Set clear rules for your team. Everyone should know: What information gets entered before a job? When does a technician log completion? Who sends appointment reminders? If your team doesn’t follow consistent practices, the CRM becomes a database of half-filled fields and conflicting notes. That’s worse than no system at all.
Run parallel for a week or two. Use the CRM for new bookings and scheduling while your dispatcher still manages the week’s route the old way. This reduces the risk of missed appointments during transition. Once everyone’s confident, flip the switch fully.
Focus on adoption metrics. Check in weekly: How many jobs were logged? Are technicians using mobile notes or skipping that step? Are dispatchers actually pulling up histories before assignments? If adoption lags, address it immediately, either retrain or adjust the workflow so the CRM feels helpful, not like a burden.
Take advantage of reporting features. A good CRM gives you data on technician productivity, customer lifetime value, and seasonal trends.

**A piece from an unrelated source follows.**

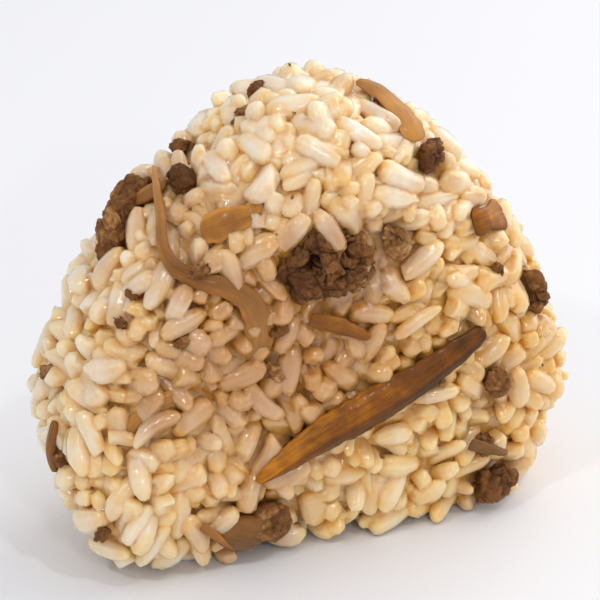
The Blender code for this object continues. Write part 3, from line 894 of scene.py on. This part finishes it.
def smoothPath(points, share):
    # Catmull-Rom curve through the points
    place = share * (len(points) - 1)
    first = min(int(place), len(points) - 2)
    t = place - first
    before = points[max(first - 1, 0)]
    start, end = points[first], points[first + 1]
    after = points[min(first + 2, len(points) - 1)]
    return 0.5 * (2 * start + (end - before) * t + (2 * before - 5 * start + 4 * end - after) * t ** 2
                  + (3 * start - before - 3 * end + after) * t ** 3)


def valueAt(share, values):
    # one value, or several spread evenly along the path
    values = np.atleast_1d(values)
    return float(np.interp(share, np.linspace(0, 1, len(values)), values))


rootCut = {
    "step": 0.0004,  # from ring to ring
    "sides": 20,
    "crest": 0.15,  # the ridge runs a little off the middle
    "fray": (0.45, 0.8),  # length of the torn ends in widths, and how uneven they are
    "tips": (0.25, 0.45),  # width and height left at the very ends
    "ragged": (700, 0.12),  # scale and height of what the sides are torn into
    "fibres": (260, 0.00013),
    "lowest": 0.0002,  # above the ground
}


def sliverMesh(sliver, seed):
    # a closed tube of rings, bent along the skin and given the root's width, ridge and torn ends
    cut = {**usualSliver, **sliver}
    points = [skinPoint(toward(*place)) for place in cut["path"]]
    length = sum((b - a).length for a, b in zip(points, points[1:]))
    steps = max(16, round(length / rootCut["step"]))
    body = bmesh.new()
    bmesh.ops.create_cone(body, cap_ends=True, segments=rootCut["sides"], radius1=0.5, radius2=0.5, depth=1.0)
    lengthwise = [edge for edge in body.edges if abs(edge.verts[0].co.z - edge.verts[1].co.z) > 0.5]
    bmesh.ops.subdivide_edges(body, edges=lengthwise, cuts=steps - 1, use_grid_fill=True)
    bmesh.ops.poke(body, faces=[face for face in body.faces if len(face.verts) > 4])
    alongs, acrosses, shades, paleness = [], [], [], []
    ridge, crest, frames = cut["ridge"], rootCut["crest"], {}
    startShade, middleShade, endShade = cut["shades"]
    for vert in body.verts:
        share = vert.co.z + 0.5
        key = round(share * steps)
        if key not in frames:
            at = smoothPath(points, share)
            ahead = smoothPath(points, min(share + 0.02, 1)) - smoothPath(points, max(share - 0.02, 0))
            normal = (Vector(skinDepth(np.array([at]))[1][0]) + Vector(cut["lean"])).normalized()
            frames[key] = at, ahead.normalized().cross(normal).normalized(), normal
        at, sideways, normal = frames[key]
        bulge = math.sin(math.pi * share) ** 0.7
        width = valueAt(share, cut["widths"])
        height = cut["thickness"] * (0.45 + 0.55 * bulge)
        across, over = vert.co.x * 2, vert.co.y * 2
        # torn ends, rounded off and a little frayed
        uneven = noise.noise(Vector((seed * 3, across * 4.0, math.copysign(9, share - 0.5))))
        torn = rootCut["fray"][0] * width * (1 + rootCut["fray"][1] * uneven)
        nearEnd = min(min(share, 1 - share) * length / torn, 1.0)
        full = math.sqrt(1 - (1 - nearEnd) ** 2)
        width *= rootCut["tips"][0] + (1 - rootCut["tips"][0]) * full
        height *= rootCut["tips"][1] + (1 - rootCut["tips"][1]) * full
        # the root splits along its fibres, so its sides are ragged and a roof-like ridge runs along it
        fibre = noise.noise(Vector((across * 3.5 + seed, over * 2.0, share * length * rootCut["fibres"][0])))
        ragged = noise.noise(Vector((seed, share * length * rootCut["ragged"][0], math.copysign(3, across))))
        roof = 1 - abs(across - crest) / (1 + math.copysign(crest, crest - across))
        y = over * (1 - abs(ridge)) + math.copysign(max(roof, 0), over) * ridge + 0.25 * abs(ridge) * over
        if ridge < 0 and over > 0:  # a hollow along the middle instead
            y = over * (1 + ridge * 1.6 * (1 - across ** 2))
        outward = y / 2 * height + rootCut["fibres"][1] * fibre - valueAt(share, cut["depth"])
        spread = across / 2 * width * (1 + rootCut["ragged"][1] * ragged * abs(across))
        vert.co = at + sideways * spread + normal * outward
        vert.co.z = max(vert.co.z, rootCut["lowest"])
        alongs.append(share * length * 1000)
        acrosses.append(across * width * 500 + 7.0 * seed)
        edge = max(abs(across) - 0.5, 0) / 0.5
        shade = startShade * max(1 - 2 * share, 0) + endShade * max(2 * share - 1, 0)
        shade += middleShade * (1 - abs(2 * share - 1)) - cut["paleEdge"] * edge ** 2
        shades.append(shade + (cut["lower"] if across > crest else 0))
        paleness.append(min(valueAt(share, cut["milky"]) + 0.5 * max(cut["paleEdge"], 0) * edge, 1))
    bmesh.ops.recalc_face_normals(body, faces=body.faces)
    if body.calc_volume(signed=True) < 0:
        bmesh.ops.reverse_faces(body, faces=body.faces)
    return finishMesh(body, along=alongs, across=acrosses, shade=shades, milky=paleness)


# Burdock root simmered in soy and sugar: fibrous and slightly see-through, golden amber where it is thin or
# freshly cut and dark brown at its skin side, with a wet glaze broken by the lengthwise fibres
burdockLook = {
    "amber": "#d08818", "brown": "#884e0c", "dark": "#472708", "milky": "#c69458", "roughness": 0.40,
    "fibres": (2.6, 0.07, 0.0003),  # scale in millimetres for about 0.25 mm, squeezed along, and height
    "blotches": 330.0,  # scale for about 3 mm
}


def simmeredBurdock():
    material, shader, add = startMaterial("simmeredBurdockRoot", {
        "Roughness": burdockLook["roughness"], "Specular IOR Level": 0.2, "IOR": 1.42, "Coat Weight": 0.12,
        "Coat Roughness": 0.15, "Subsurface Weight": 0.6, "Subsurface Radius": (1.0, 0.7, 0.45),
        "Subsurface Scale": 0.0010})
    along, across, shade, milky = readAttributes(add, "along", "across", "shade", "milky")
    place = add("TexCoord").outputs["Object"]
    scale, squeeze, relieved = burdockLook["fibres"]
    squeezed = add("Math", {0: along, 1: squeeze}, operation="MULTIPLY")
    grain = add("CombineXYZ", {"X": across, "Y": squeezed})
    fibres = add("TexNoise", {"Vector": grain, "Scale": scale, "Detail": 4.0})
    streaky = add("Math", {0: fibres, 1: 0.55, 2: shade}, operation="MULTIPLY_ADD")
    blotches = add("TexNoise", {"Vector": place, "Scale": burdockLook["blotches"], "Detail": 2.0})
    level = add("Math", {0: blotches, 1: 0.8, 2: streaky}, operation="MULTIPLY_ADD")
    shifted = add("Math", {0: level, 1: 0.675}, operation="SUBTRACT")
    body = add("ValToRGB", {"Fac": shifted})
    fillRamp(body, burdockLook["amber"], burdockLook["brown"], burdockLook["dark"])
    cloudy = add("Math", {0: milky, 1: 0.75}, operation="MULTIPLY")
    white = linearColor(burdockLook["milky"])
    color = add("Mix", {"Factor": cloudy, "A": body, "B": white}, data_type="RGBA")
    relief = add("Bump", {"Height": fibres, "Strength": 0.6, "Distance": relieved})
    setInputs(shader, {"Base Color": color, "Normal": relief})
    return material


burdockMaterial = simmeredBurdock()
for index, (name, sliver) in enumerate(slivers.items()):
    root = sliverMesh(sliver, 1.7 * index)
    addPiece("root_" + name, root, burdockMaterial, ["burdock_" + name])
for index, (name, sliver) in enumerate(scraps.items()):
    addPiece("root_scrap_" + name, sliverMesh(sliver, 31 + 2.3 * index), burdockMaterial)
print("made the burdock")

studio = {
    "floor": "#edeef2", "floorSize": 3.0,
    "world": ("#f6f7fb", 0.72),
    "lights": {  # watts, size, place and colour
        "key": (3.2, 0.80, (0.56, 0.16, 0.44), "#fffaf2"),
        # small lamps that show the wet skin of the rice
        "glint0": (0.32, 0.03, (0.10, -0.28, 0.50), "#ffffff"),
        "glint1": (0.32, 0.03, (-0.30, -0.20, 0.40), "#ffffff"),
        "glint2": (0.32, 0.03, (-0.05, -0.50, 0.30), "#ffffff"),
    },
    "lens": 173,  # on a sensor 36 mm wide
    "camera": (-0.13716, -0.34509, 0.20471),
    "aim": (-0.00111, -0.0032, 0.03312),
}


def addFloor():
    # a pale matt board, so that only the shadow shows
    body = bmesh.new()
    bmesh.ops.create_grid(body, x_segments=1, y_segments=1, size=studio["floorSize"])
    mesh = finishMesh(body)
    color = linearColor(studio["floor"])
    mesh.materials.append(startMaterial("paleMattBoard", {"Base Color": color, "Roughness": 0.6})[0])
    addObject("floor", mesh)


def pointAt(thing, place, target):
    thing.location = place
    thing.rotation_euler = (Vector(target) - Vector(place)).to_track_quat("-Z", "Y").to_euler()


def addLight(name, watts, size, place, color):
    lamp = bpy.data.lights.new(name, "AREA")
    lamp.energy, lamp.size, lamp.color = watts, size, linearColor(color)[:3]
    pointAt(addObject(name, lamp), place, (0, 0, 0.03))


addFloor()
world = bpy.data.worlds.new("softStudio")
world.use_nodes = True
color, strength = studio["world"]
setInputs(world.node_tree.nodes["Background"], {"Color": linearColor(color), "Strength": strength})
bpy.context.scene.world = world
for name, light in studio["lights"].items():
    addLight(name, *light)

bpy.context.scene.view_settings.view_transform = "Standard"
lens = bpy.data.cameras.new("camera")
lens.lens = studio["lens"]
lens.sensor_width = 36
camera = addObject("camera", lens)
pointAt(camera, studio["camera"], studio["aim"])
bpy.context.scene.camera = camera
print("set the stage")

That insight lets you make smarter decisions on hiring, pricing, and marketing. If the CRM isn’t feeding you useful reports by month two, you might have the wrong tool. References from other pest control service providers can reveal which platforms deliver the clearest dashboards.
Conclusion
A CRM for pest control isn’t a luxury, it’s a competitive necessity in 2026. The right system eliminates scheduling headaches, keeps your team aligned, and ensures customers feel cared for. Choose one built for your team size, test it thoroughly, and commit to consistent use. The payoff is faster response times, higher retention, and a business that runs like it should.